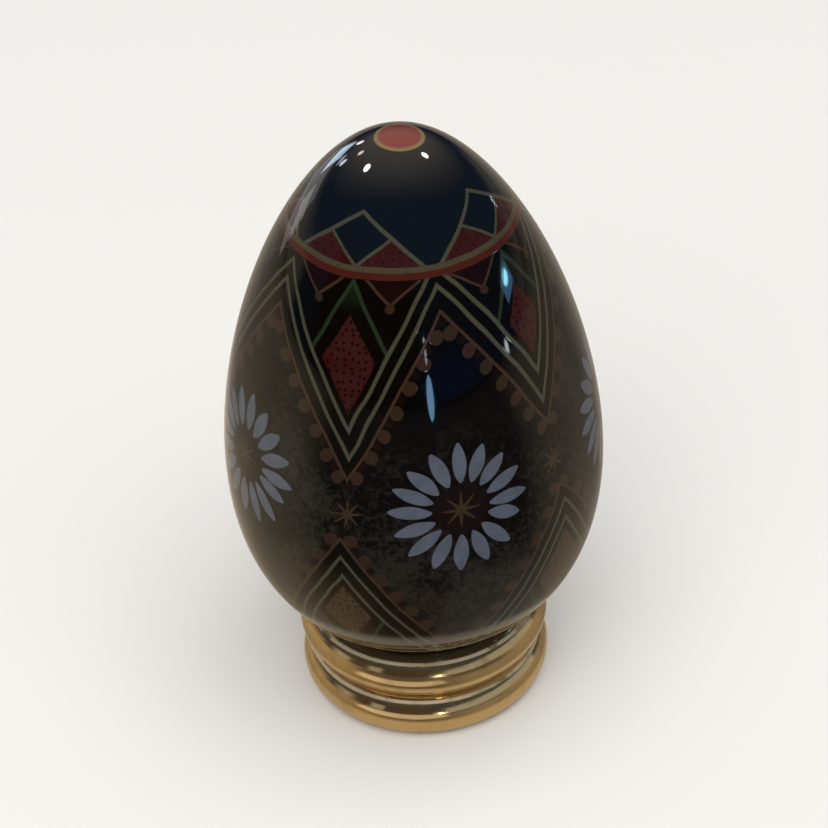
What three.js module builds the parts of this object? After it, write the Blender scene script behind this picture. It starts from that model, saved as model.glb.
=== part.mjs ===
// A decorated glass egg standing in a polished brass ring.
//
// Sizes are in millimetres and +Z is up. The origin is the middle of the ring's underside,
// and -Y is the front. The egg is one solid of glass with its blunt end down. It rests by
// its own weight on a cone turned inside the ring's upper lip and can be lifted out. The
// ring is one turned piece, open from top to bottom, with two rounded beads on its outside.

import * as THREE from 'three';

// Egg
const eggLength = 64;
const eggBreadth = 42.3;
const eggTaper = 0.254; // how much the egg narrows towards its pointed top
const eggFullness = 0.089; // how much both ends fill out
const eggPoint = 0.062; // how much the top end draws in to a point

// Ring
const ringDiameter = 28.8; // over the beads
const ringWall = 1.6; // at the groove between the beads
const beadCount = 2;
const beadHeight = 5.8;
const beadBulge = 2.55; // how far a bead stands out past the groove beside it
const lipWidth = 0.35; // flat top of the rim, outside the seat
const seatGap = 0.1; // clearance between the seat and the egg

// Smoothness of the solids
const turnSteps = 60; // flat sides around the axis
const eggSteps = 34; // bands from pole to pole
const beadSteps = 12; // flats across one bead

const halfTurn = Math.PI;

// Half the egg's width before it is brought to its true breadth, at a polar angle counted
// from the top pole.
function rawEggRadius(angle) {
  const c = Math.cos(angle);
  return Math.sin(angle) * (1 - eggTaper * c + eggFullness * c ** 2 - eggPoint * c ** 3);
}

// The factor that makes the widest place of the egg measure its true breadth.
function eggWidthFactor() {
  const samples = 2000;
  let widest = 0;
  for (let i = 0; i <= samples; i += 1) {
    widest = Math.max(widest, rawEggRadius((halfTurn * i) / samples));
  }
  return eggBreadth / 2 / widest;
}

const widthFactor = eggWidthFactor();

// Distance from the axis to the glass, and height above the egg's middle.
function eggPointAt(angle) {
  return new THREE.Vector2(
    widthFactor * rawEggRadius(angle),
    (eggLength / 2) * Math.cos(angle),
  );
}

// The polar angle, on the blunt lower end, where the egg has a given radius.
function lowerAngleAtRadius(radius) {
  let wide = 0.6 * halfTurn;
  let narrow = halfTurn;
  for (let i = 0; i < 60; i += 1) {
    const middle = (wide + narrow) / 2;
    if (eggPointAt(middle).x > radius) {
      wide = middle;
    } else {
      narrow = middle;
    }
  }
  return (wide + narrow) / 2;
}

// How steeply the glass rises outwards there: height gained for each unit of radius.
function eggSlopeAt(angle) {
  const step = 1e-4;
  const inner = eggPointAt(angle + step);
  const outer = eggPointAt(angle - step);
  return (outer.y - inner.y) / (outer.x - inner.x);
}

// Turns a profile of (radius, height) points about the Z axis.
function turned(profile) {
  const geometry = new THREE.LatheGeometry(profile, turnSteps);
  geometry.rotateX(Math.PI / 2);
  return geometry;
}

function mesh(name, geometry, colour, roughness, metalness) {
  const material = new THREE.MeshStandardMaterial({ color: colour, roughness, metalness });
  const made = new THREE.Mesh(geometry, material);
  made.name = name;
  return made;
}

// The ring's outside is a stack of equal beads, each half of an ellipse in section. Its
// inside is a plain bore with the conical seat above it.
const ringHeight = beadCount * beadHeight;
const grooveRadius = ringDiameter / 2 - beadBulge;
const boreRadius = grooveRadius - ringWall;
const lipRadius = grooveRadius - lipWidth;

const seatRadius = (boreRadius + lipRadius) / 2;
const seatAngle = lowerAngleAtRadius(seatRadius);
const seatSlope = eggSlopeAt(seatAngle);
const seatHeight = ringHeight - seatSlope * (lipRadius - seatRadius);

function beadPoints(index) {
  const middle = (index + 0.5) * beadHeight;
  const points = [];
  for (let i = 0; i <= beadSteps; i += 1) {
    const angle = halfTurn * (i / beadSteps - 0.5);
    points.push(new THREE.Vector2(
      grooveRadius + beadBulge * Math.cos(angle),
      middle + (beadHeight / 2) * Math.sin(angle),
    ));
  }
  return points;
}

function ringProfile() {
  const points = [new THREE.Vector2(boreRadius, 0)];
  for (let bead = 0; bead < beadCount; bead += 1) {
    // The groove between two beads is one point, shared by both.
    points.push(...beadPoints(bead).slice(bead === 0 ? 0 : 1));
  }
  points.push(new THREE.Vector2(lipRadius, ringHeight));
  points.push(new THREE.Vector2(boreRadius, ringHeight - seatSlope * (lipRadius - boreRadius)));
  points.push(new THREE.Vector2(boreRadius, 0));
  return points;
}

function eggProfile() {
  const points = [];
  for (let i = 0; i <= eggSteps; i += 1) {
    points.push(eggPointAt(halfTurn * (1 - i / eggSteps)));
  }
  points[0].x = 0;
  points[eggSteps].x = 0;
  return points;
}

// The egg sits where its underside comes parallel to the seat, one clearance above it.
const gapAlongAxis = seatGap * Math.hypot(1, seatSlope);
const eggMiddleHeight = seatHeight - eggPointAt(seatAngle).y + gapAlongAxis;

const glassEgg = new THREE.Group();
glassEgg.name = 'glass egg on its ring';

const ring = mesh('ring_stand', turned(ringProfile()), 0xb08d4c, 0.18, 1);
glassEgg.add(ring);

const egg = mesh('egg', turned(eggProfile()), 0x14161b, 0.08, 0);
egg.position.z = eggMiddleHeight;
glassEgg.add(egg);

export default glassEgg;
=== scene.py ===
"""A printed glass egg, blunt end down, standing in a turned brass ring.

The egg and the ring are both turned shapes, so each is a profile that is extruded point by
point and then spun about the Z axis. The print on the egg is wired from shader nodes. It is
laid out on the glass in millimetres: "across" is measured round the egg from a meridian and
"down" is the length of arc from the top pole, which the mesh carries as an attribute.
"""

import math

import bpy
import numpy as np
from mathutils import Matrix, Vector


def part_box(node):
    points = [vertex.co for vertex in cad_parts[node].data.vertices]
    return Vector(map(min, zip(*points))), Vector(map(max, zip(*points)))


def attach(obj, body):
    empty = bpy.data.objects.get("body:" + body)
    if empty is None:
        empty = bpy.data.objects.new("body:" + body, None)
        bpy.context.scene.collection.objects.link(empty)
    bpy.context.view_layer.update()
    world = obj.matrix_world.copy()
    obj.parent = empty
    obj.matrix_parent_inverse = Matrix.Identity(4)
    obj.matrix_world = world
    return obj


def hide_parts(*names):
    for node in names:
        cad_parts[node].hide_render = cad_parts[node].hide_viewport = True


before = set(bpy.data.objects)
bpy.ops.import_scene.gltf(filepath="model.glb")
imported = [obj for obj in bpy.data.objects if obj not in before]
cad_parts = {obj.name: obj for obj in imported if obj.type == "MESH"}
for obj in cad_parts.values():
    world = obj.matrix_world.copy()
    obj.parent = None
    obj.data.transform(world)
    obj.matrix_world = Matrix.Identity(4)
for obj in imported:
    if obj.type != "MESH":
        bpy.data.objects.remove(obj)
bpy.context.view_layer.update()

MM = 0.001

# The egg's shape, the same shares as in the solids.
EGG_TAPER = 0.254
EGG_FULLNESS = 0.089
EGG_POINT = 0.062
EGG_ROWS = 150
EGG_TURNS = 240

# The ring's section.
BEADS = 2
BEAD_BULGE = 2.55 * MM
RING_WALL = 1.6 * MM
LIP_WIDTH = 0.35 * MM
BEAD_ROWS = 26
RING_TURNS = 240

egg_low, egg_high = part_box("egg")
ring_low, ring_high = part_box("ring_stand")
EGG_LENGTH = egg_high.z - egg_low.z
EGG_BREADTH = egg_high.x - egg_low.x
EGG_MIDDLE = (egg_high.z + egg_low.z) / 2
RING_RADIUS = ring_high.x
RING_HEIGHT = ring_high.z - ring_low.z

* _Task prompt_
Copy out the data shown above without altering anything.

* _Exercise answer_
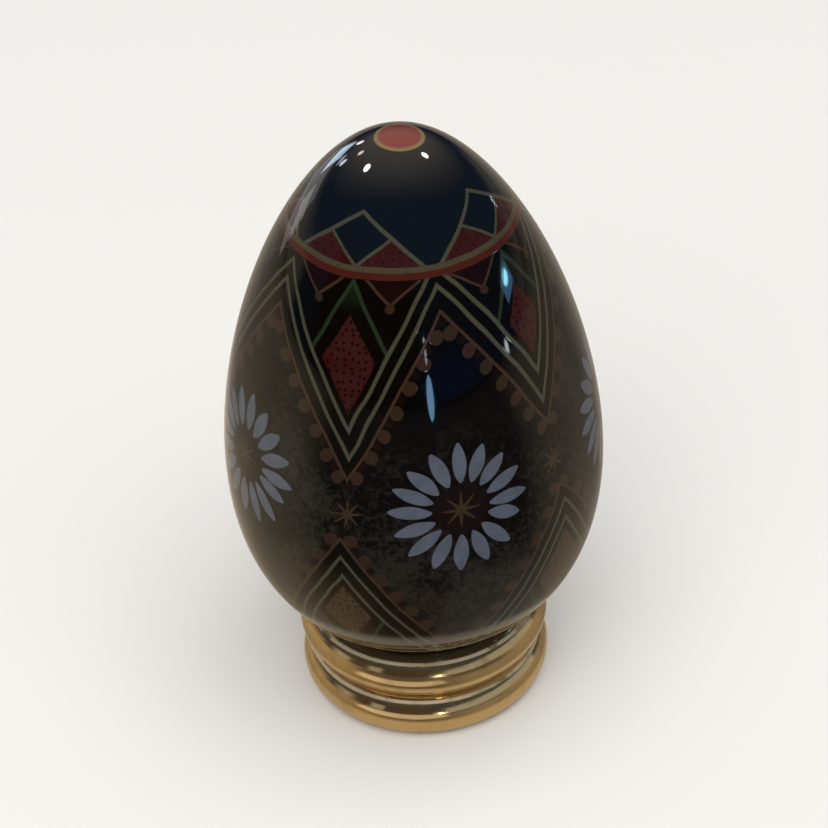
What three.js module builds the parts of this object? After it, write the Blender scene script behind this picture. It starts from that model, saved as model.glb.
=== part.mjs ===
// A decorated glass egg standing in a polished brass ring.
//
// Sizes are in millimetres and +Z is up. The origin is the middle of the ring's underside,
// and -Y is the front. The egg is one solid of glass with its blunt end down. It rests by
// its own weight on a cone turned inside the ring's upper lip and can be lifted out. The
// ring is one turned piece, open from top to bottom, with two rounded beads on its outside.

import * as THREE from 'three';

// Egg
const eggLength = 64;
const eggBreadth = 42.3;
const eggTaper = 0.254; // how much the egg narrows towards its pointed top
const eggFullness = 0.089; // how much both ends fill out
const eggPoint = 0.062; // how much the top end draws in to a point

// Ring
const ringDiameter = 28.8; // over the beads
const ringWall = 1.6; // at the groove between the beads
const beadCount = 2;
const beadHeight = 5.8;
const beadBulge = 2.55; // how far a bead stands out past the groove beside it
const lipWidth = 0.35; // flat top of the rim, outside the seat
const seatGap = 0.1; // clearance between the seat and the egg

// Smoothness of the solids
const turnSteps = 60; // flat sides around the axis
const eggSteps = 34; // bands from pole to pole
const beadSteps = 12; // flats across one bead

const halfTurn = Math.PI;

// Half the egg's width before it is brought to its true breadth, at a polar angle counted
// from the top pole.
function rawEggRadius(angle) {
  const c = Math.cos(angle);
  return Math.sin(angle) * (1 - eggTaper * c + eggFullness * c ** 2 - eggPoint * c ** 3);
}

// The factor that makes the widest place of the egg measure its true breadth.
function eggWidthFactor() {
  const samples = 2000;
  let widest = 0;
  for (let i = 0; i <= samples; i += 1) {
    widest = Math.max(widest, rawEggRadius((halfTurn * i) / samples));
  }
  return eggBreadth / 2 / widest;
}

const widthFactor = eggWidthFactor();

// Distance from the axis to the glass, and height above the egg's middle.
function eggPointAt(angle) {
  return new THREE.Vector2(
    widthFactor * rawEggRadius(angle),
    (eggLength / 2) * Math.cos(angle),
  );
}

// The polar angle, on the blunt lower end, where the egg has a given radius.
function lowerAngleAtRadius(radius) {
  let wide = 0.6 * halfTurn;
  let narrow = halfTurn;
  for (let i = 0; i < 60; i += 1) {
    const middle = (wide + narrow) / 2;
    if (eggPointAt(middle).x > radius) {
      wide = middle;
    } else {
      narrow = middle;
    }
  }
  return (wide + narrow) / 2;
}

// How steeply the glass rises outwards there: height gained for each unit of radius.
function eggSlopeAt(angle) {
  const step = 1e-4;
  const inner = eggPointAt(angle + step);
  const outer = eggPointAt(angle - step);
  return (outer.y - inner.y) / (outer.x - inner.x);
}

// Turns a profile of (radius, height) points about the Z axis.
function turned(profile) {
  const geometry = new THREE.LatheGeometry(profile, turnSteps);
  geometry.rotateX(Math.PI / 2);
  return geometry;
}

function mesh(name, geometry, colour, roughness, metalness) {
  const material = new THREE.MeshStandardMaterial({ color: colour, roughness, metalness });
  const made = new THREE.Mesh(geometry, material);
  made.name = name;
  return made;
}

// The ring's outside is a stack of equal beads, each half of an ellipse in section. Its
// inside is a plain bore with the conical seat above it.
const ringHeight = beadCount * beadHeight;
const grooveRadius = ringDiameter / 2 - beadBulge;
const boreRadius = grooveRadius - ringWall;
const lipRadius = grooveRadius - lipWidth;

const seatRadius = (boreRadius + lipRadius) / 2;
const seatAngle = lowerAngleAtRadius(seatRadius);
const seatSlope = eggSlopeAt(seatAngle);
const seatHeight = ringHeight - seatSlope * (lipRadius - seatRadius);

function beadPoints(index) {
  const middle = (index + 0.5) * beadHeight;
  const points = [];
  for (let i = 0; i <= beadSteps; i += 1) {
    const angle = halfTurn * (i / beadSteps - 0.5);
    points.push(new THREE.Vector2(
      grooveRadius + beadBulge * Math.cos(angle),
      middle + (beadHeight / 2) * Math.sin(angle),
    ));
  }
  return points;
}

function ringProfile() {
  const points = [new THREE.Vector2(boreRadius, 0)];
  for (let bead = 0; bead < beadCount; bead += 1) {
    // The groove between two beads is one point, shared by both.
    points.push(...beadPoints(bead).slice(bead === 0 ? 0 : 1));
  }
  points.push(new THREE.Vector2(lipRadius, ringHeight));
  points.push(new THREE.Vector2(boreRadius, ringHeight - seatSlope * (lipRadius - boreRadius)));
  points.push(new THREE.Vector2(boreRadius, 0));
  return points;
}

function eggProfile() {
  const points = [];
  for (let i = 0; i <= eggSteps; i += 1) {
    points.push(eggPointAt(halfTurn * (1 - i / eggSteps)));
  }
  points[0].x = 0;
  points[eggSteps].x = 0;
  return points;
}

// The egg sits where its underside comes parallel to the seat, one clearance above it.
const gapAlongAxis = seatGap * Math.hypot(1, seatSlope);
const eggMiddleHeight = seatHeight - eggPointAt(seatAngle).y + gapAlongAxis;

const glassEgg = new THREE.Group();
glassEgg.name = 'glass egg on its ring';

const ring = mesh('ring_stand', turned(ringProfile()), 0xb08d4c, 0.18, 1);
glassEgg.add(ring);

const egg = mesh('egg', turned(eggProfile()), 0x14161b, 0.08, 0);
egg.position.z = eggMiddleHeight;
glassEgg.add(egg);

export default glassEgg;
=== scene.py ===
"""A printed glass egg, blunt end down, standing in a turned brass ring.

The egg and the ring are both turned shapes, so each is a profile that is extruded point by
point and then spun about the Z axis. The print on the egg is wired from shader nodes. It is
laid out on the glass in millimetres: "across" is measured round the egg from a meridian and
"down" is the length of arc from the top pole, which the mesh carries as an attribute.
"""

import math

import bpy
import numpy as np
from mathutils import Matrix, Vector


def part_box(node):
    points = [vertex.co for vertex in cad_parts[node].data.vertices]
    return Vector(map(min, zip(*points))), Vector(map(max, zip(*points)))


def attach(obj, body):
    empty = bpy.data.objects.get("body:" + body)
    if empty is None:
        empty = bpy.data.objects.new("body:" + body, None)
        bpy.context.scene.collection.objects.link(empty)
    bpy.context.view_layer.update()
    world = obj.matrix_world.copy()
    obj.parent = empty
    obj.matrix_parent_inverse = Matrix.Identity(4)
    obj.matrix_world = world
    return obj


def hide_parts(*names):
    for node in names:
        cad_parts[node].hide_render = cad_parts[node].hide_viewport = True


before = set(bpy.data.objects)
bpy.ops.import_scene.gltf(filepath="model.glb")
imported = [obj for obj in bpy.data.objects if obj not in before]
cad_parts = {obj.name: obj for obj in imported if obj.type == "MESH"}
for obj in cad_parts.values():
    world = obj.matrix_world.copy()
    obj.parent = None
    obj.data.transform(world)
    obj.matrix_world = Matrix.Identity(4)
for obj in imported:
    if obj.type != "MESH":
        bpy.data.objects.remove(obj)
bpy.context.view_layer.update()

MM = 0.001

# The egg's shape, the same shares as in the solids.
EGG_TAPER = 0.254
EGG_FULLNESS = 0.089
EGG_POINT = 0.062
EGG_ROWS = 150
EGG_TURNS = 240

# The ring's section.
BEADS = 2
BEAD_BULGE = 2.55 * MM
RING_WALL = 1.6 * MM
LIP_WIDTH = 0.35 * MM
BEAD_ROWS = 26
RING_TURNS = 240

egg_low, egg_high = part_box("egg")
ring_low, ring_high = part_box("ring_stand")
EGG_LENGTH = egg_high.z - egg_low.z
EGG_BREADTH = egg_high.x - egg_low.x
EGG_MIDDLE = (egg_high.z + egg_low.z) / 2
RING_RADIUS = ring_high.x
RING_HEIGHT = ring_high.z - ring_low.z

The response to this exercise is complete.